Note also that 2003 was 5 whole years before the the first LCS, USS Freedom joined the fleet. Looks like the cavalry ain’t coming.
*LCS Light Cruiser
This interesting LCS analogy comes from Kit Bonner at Sea Classics Magazine (via FindArticles):
The Omaha was at first a destroyer leader at 7500-tons with a main battery of ten 6-in guns. Eventually, the ship was too light and thus required a stronger mast. Next it was top heavy, and had become just a hull crammed with overheated machinery to drive it at 35 kts. The original plans had long been forgotten as new threats presented themselves, and by World War II, the nine ships of this class were almost worthless. Ultimately they were all consigned to the backwaters of combat during the war, quickly broken up at war’s end.
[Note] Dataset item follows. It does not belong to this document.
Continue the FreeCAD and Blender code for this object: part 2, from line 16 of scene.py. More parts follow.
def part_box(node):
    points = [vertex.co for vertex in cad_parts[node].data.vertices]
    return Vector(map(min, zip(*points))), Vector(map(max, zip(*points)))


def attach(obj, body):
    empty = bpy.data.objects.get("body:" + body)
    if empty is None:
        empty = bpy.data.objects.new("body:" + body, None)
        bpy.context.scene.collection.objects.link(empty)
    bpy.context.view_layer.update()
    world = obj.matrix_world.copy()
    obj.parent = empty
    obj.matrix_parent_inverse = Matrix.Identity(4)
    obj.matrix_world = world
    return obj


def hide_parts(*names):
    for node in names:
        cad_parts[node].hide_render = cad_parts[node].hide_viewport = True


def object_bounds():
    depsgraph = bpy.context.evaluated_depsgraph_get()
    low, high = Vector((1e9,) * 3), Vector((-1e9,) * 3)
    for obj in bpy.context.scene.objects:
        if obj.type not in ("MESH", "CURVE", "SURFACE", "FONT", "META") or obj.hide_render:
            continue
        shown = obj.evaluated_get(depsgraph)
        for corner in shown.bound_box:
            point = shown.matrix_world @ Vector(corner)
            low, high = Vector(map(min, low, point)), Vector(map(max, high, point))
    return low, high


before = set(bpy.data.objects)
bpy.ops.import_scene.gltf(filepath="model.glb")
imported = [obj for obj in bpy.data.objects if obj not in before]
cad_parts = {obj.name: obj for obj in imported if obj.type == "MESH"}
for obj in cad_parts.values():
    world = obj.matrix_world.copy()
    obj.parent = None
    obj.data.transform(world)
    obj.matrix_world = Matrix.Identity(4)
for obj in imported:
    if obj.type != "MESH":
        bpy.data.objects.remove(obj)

The same could happen to the Littoral Combat Ship which now represents a consortium of every planner’s ideas as well as most senior Naval officers. The result has been a horrendous cost overrun and ships that are obviously unsuitable for the role for which they are intended. The costs of construction have been double the estimate, and the delivery time has been nearly a year late. The original plan was to build 55 of the LCSs; however, the Navy is re-thinking its position.